The task: Each line that follows should be printed again exactly as it stands.

[BEGIN Collected material]

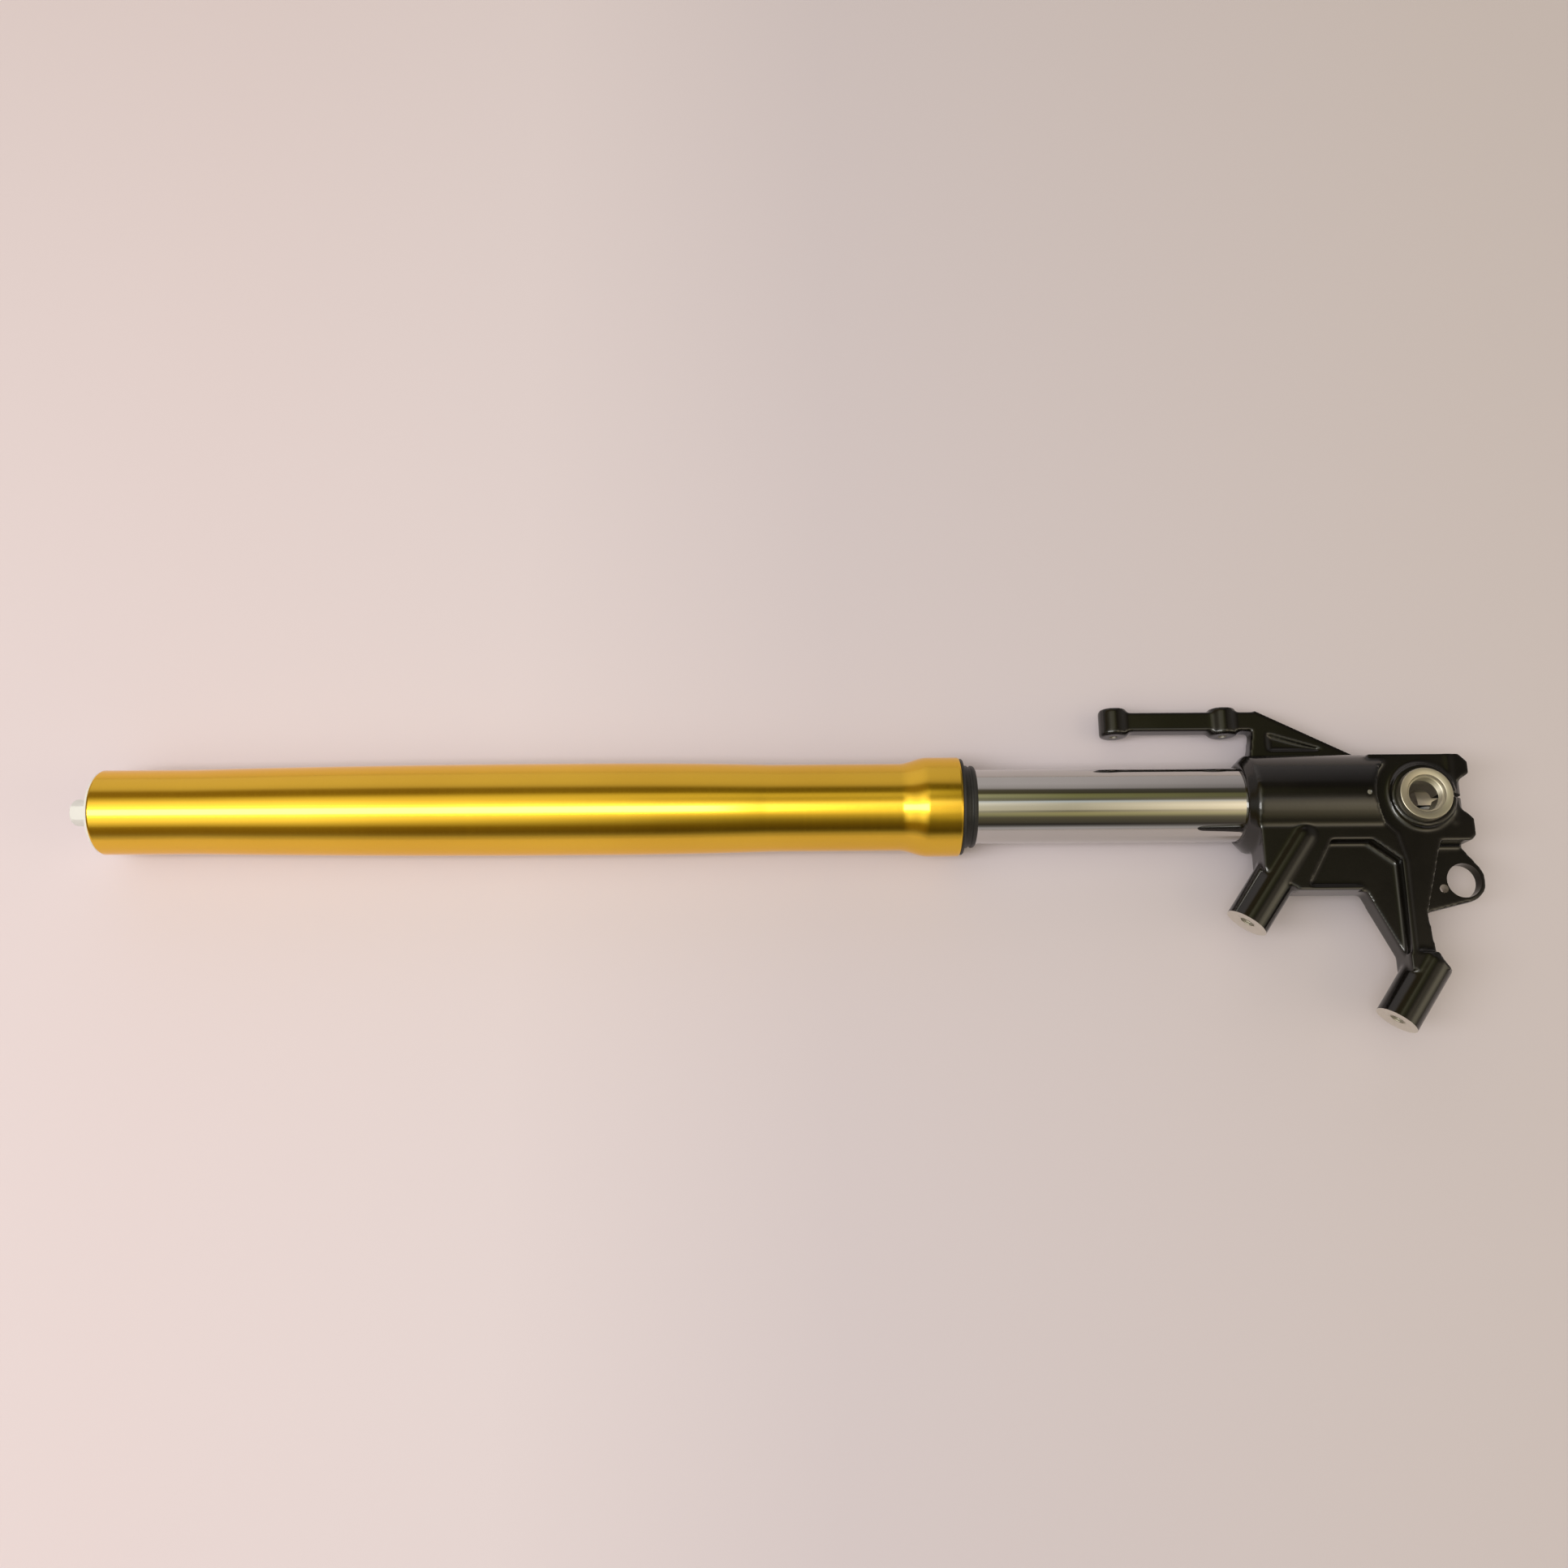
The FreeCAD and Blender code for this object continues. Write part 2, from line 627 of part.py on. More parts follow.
def make_damper():
    """The hollow rod with its piston, and the cartridge that slides along it with the lower leg."""
    turned("damper_rod", [
        ("window_to", "rod_bore_radius"),
        ("window_to", "rod_radius"),
        ("piston_from", "rod_radius"),
        ("piston_from", "rod_spigot_radius"),
        ("piston_nut_to", "rod_spigot_radius"),
        ("piston_nut_to", "rod_bore_radius"),
    ])
    nut_blank = hexagon("X", "lock_nut_flats", "lock_nut_length", "cage_end")
    nut_hole = cylinder("X", "rod_radius", "lock_nut_length", "cage_end")
    cut("rod_lock_nut", nut_blank, [nut_hole])

    ring_from = "piston_from + (piston_length - piston_ring_width) / 2"
    ring_to = ring_from + " + piston_ring_width"
    ring_floor = "piston_radius - piston_ring_depth"
    body_radius = "piston_radius - 2 * running_clearance"
    turned("rebound_piston", [
        ("piston_from", "rod_spigot_radius"),
        ("piston_from", body_radius),
        (ring_from, body_radius),
        (ring_from, ring_floor),
        (ring_to, ring_floor),
        (ring_to, body_radius),
        ("piston_to", body_radius),
        ("piston_to", "rod_spigot_radius"),
    ])
    sleeve("piston_ring", ring_from, ring_to, ring_floor, "piston_radius")
    piston_nut = hexagon("X", "piston_nut_flats", "piston_nut_length", "piston_to")
    piston_nut_hole = cylinder("X", "rod_spigot_radius", "piston_nut_length", "piston_to")
    cut("piston_nut", piston_nut, [piston_nut_hole])
    coil("top_out_spring", "head_end", "piston_from", "cartridge_bore - seat_bore_clearance",
         "top_out_wire", "top_out_turns")

    sleeve("cartridge_tube", "head_plug_from", "foot_from", "cartridge_bore", "cartridge_radius")
    turned("cartridge_head", [
        ("cartridge_top", "rod_radius + running_clearance"),
        ("cartridge_top", "cartridge_radius"),
        ("head_plug_from", "cartridge_radius"),
        ("head_plug_from", "cartridge_bore"),
        ("head_end", "cartridge_bore"),
        ("head_end", "rod_radius + running_clearance"),
    ])
    sleeve("base_valve", "base_valve_from", "foot_plug_from", "base_valve_bore",
           "cartridge_bore")
    thread_from = "socket_floor - bottom_bolt_engagement"
    turned("cartridge_foot", [
        ("foot_plug_from", "base_valve_bore"),
        ("foot_plug_from", "cartridge_bore"),
        ("foot_from", "cartridge_bore"),
        ("foot_from", "inner_bore_radius - foot_side_clearance"),
        ("socket_floor", "inner_bore_radius - foot_side_clearance"),
        ("socket_floor", "bottom_bolt_radius"),
        (thread_from, "bottom_bolt_radius"),
        (thread_from, "base_valve_bore"),
    ])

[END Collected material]

Final answer:
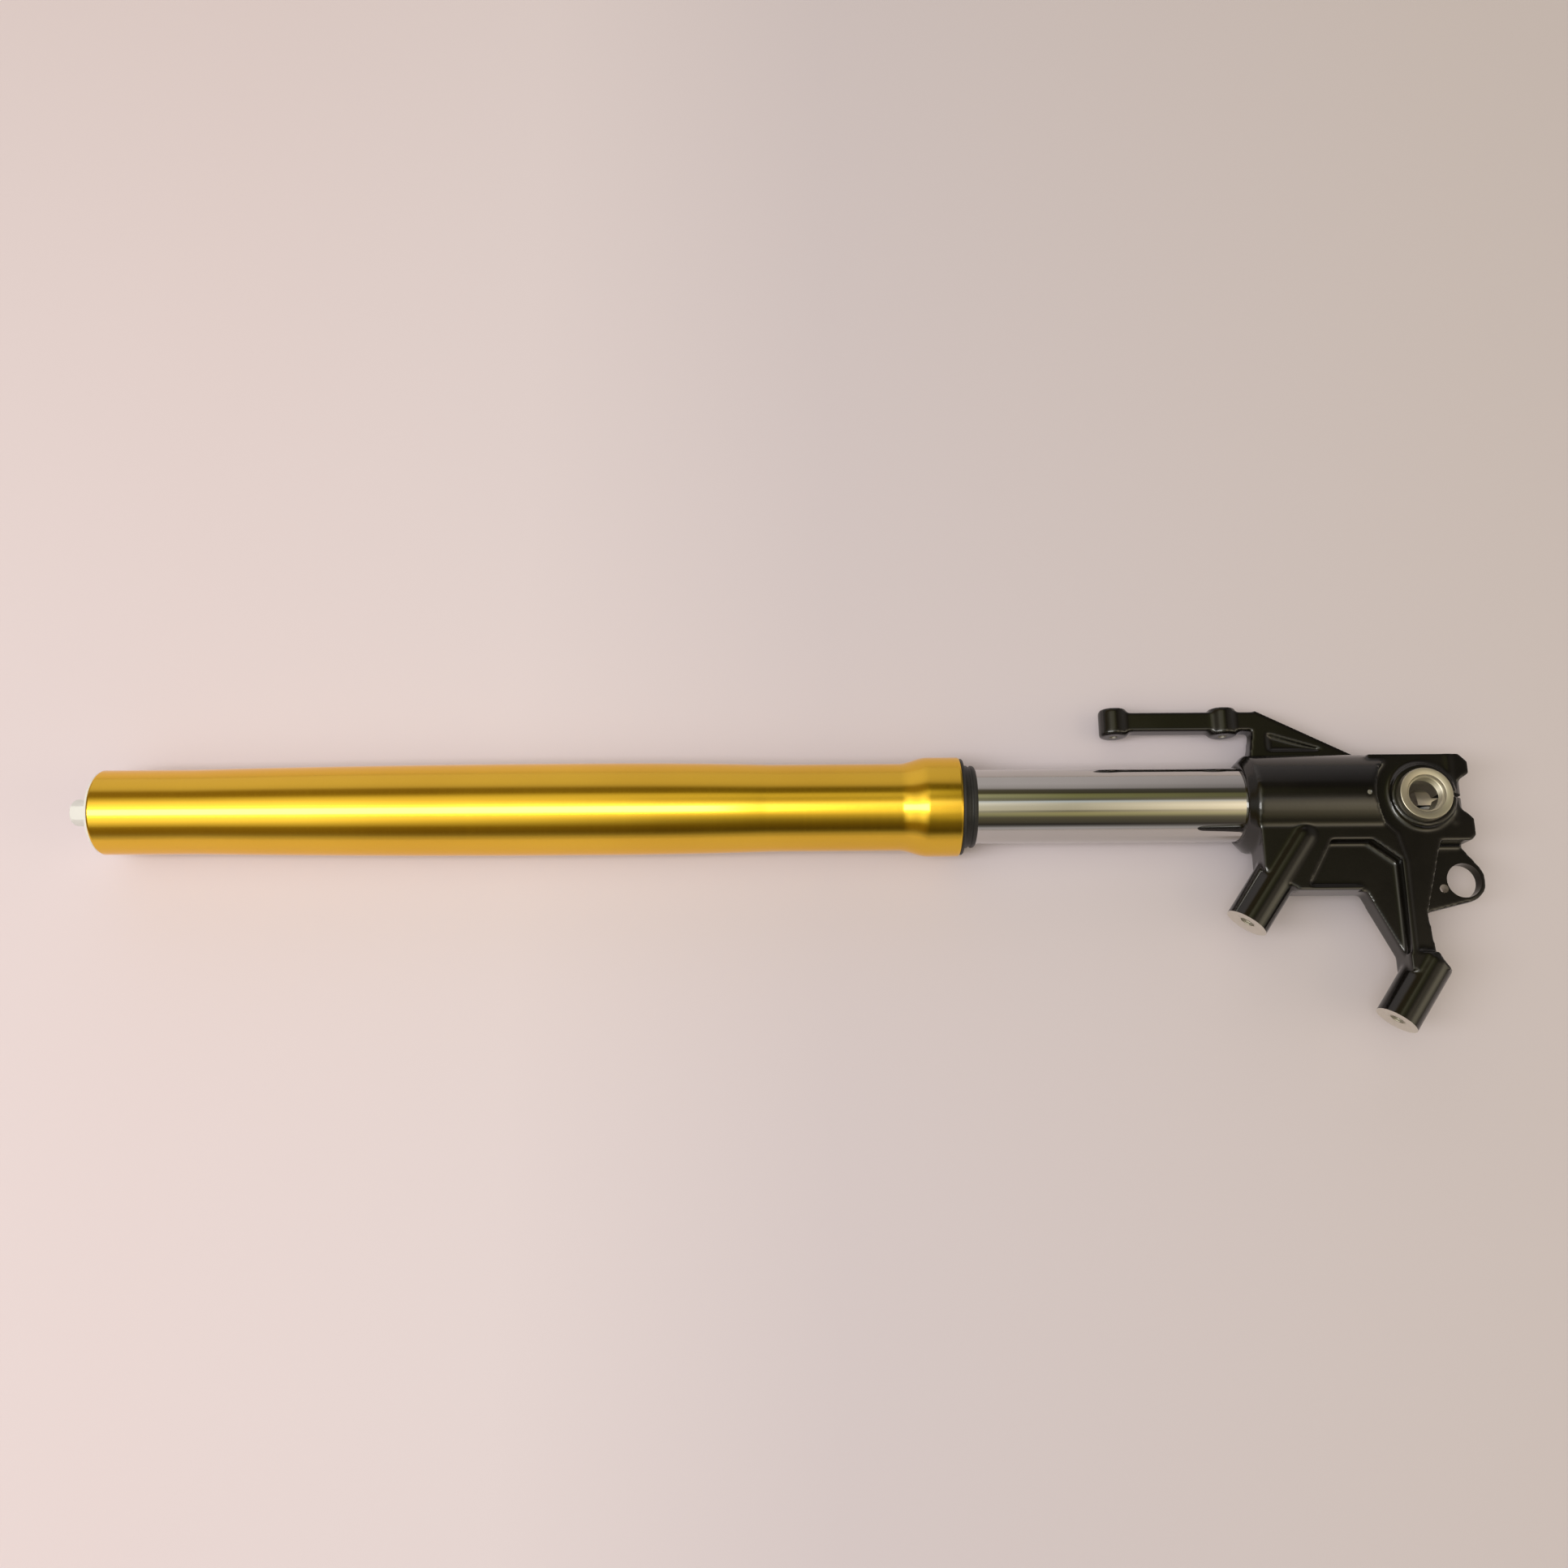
The FreeCAD and Blender code for this object continues. Write part 2, from line 627 of part.py on. More parts follow.
def make_damper():
    """The hollow rod with its piston, and the cartridge that slides along it with the lower leg."""
    turned("damper_rod", [
        ("window_to", "rod_bore_radius"),
        ("window_to", "rod_radius"),
        ("piston_from", "rod_radius"),
        ("piston_from", "rod_spigot_radius"),
        ("piston_nut_to", "rod_spigot_radius"),
        ("piston_nut_to", "rod_bore_radius"),
    ])
    nut_blank = hexagon("X", "lock_nut_flats", "lock_nut_length", "cage_end")
    nut_hole = cylinder("X", "rod_radius", "lock_nut_length", "cage_end")
    cut("rod_lock_nut", nut_blank, [nut_hole])

    ring_from = "piston_from + (piston_length - piston_ring_width) / 2"
    ring_to = ring_from + " + piston_ring_width"
    ring_floor = "piston_radius - piston_ring_depth"
    body_radius = "piston_radius - 2 * running_clearance"
    turned("rebound_piston", [
        ("piston_from", "rod_spigot_radius"),
        ("piston_from", body_radius),
        (ring_from, body_radius),
        (ring_from, ring_floor),
        (ring_to, ring_floor),
        (ring_to, body_radius),
        ("piston_to", body_radius),
        ("piston_to", "rod_spigot_radius"),
    ])
    sleeve("piston_ring", ring_from, ring_to, ring_floor, "piston_radius")
    piston_nut = hexagon("X", "piston_nut_flats", "piston_nut_length", "piston_to")
    piston_nut_hole = cylinder("X", "rod_spigot_radius", "piston_nut_length", "piston_to")
    cut("piston_nut", piston_nut, [piston_nut_hole])
    coil("top_out_spring", "head_end", "piston_from", "cartridge_bore - seat_bore_clearance",
         "top_out_wire", "top_out_turns")

    sleeve("cartridge_tube", "head_plug_from", "foot_from", "cartridge_bore", "cartridge_radius")
    turned("cartridge_head", [
        ("cartridge_top", "rod_radius + running_clearance"),
        ("cartridge_top", "cartridge_radius"),
        ("head_plug_from", "cartridge_radius"),
        ("head_plug_from", "cartridge_bore"),
        ("head_end", "cartridge_bore"),
        ("head_end", "rod_radius + running_clearance"),
    ])
    sleeve("base_valve", "base_valve_from", "foot_plug_from", "base_valve_bore",
           "cartridge_bore")
    thread_from = "socket_floor - bottom_bolt_engagement"
    turned("cartridge_foot", [
        ("foot_plug_from", "base_valve_bore"),
        ("foot_plug_from", "cartridge_bore"),
        ("foot_from", "cartridge_bore"),
        ("foot_from", "inner_bore_radius - foot_side_clearance"),
        ("socket_floor", "inner_bore_radius - foot_side_clearance"),
        ("socket_floor", "bottom_bolt_radius"),
        (thread_from, "bottom_bolt_radius"),
        (thread_from, "base_valve_bore"),
    ])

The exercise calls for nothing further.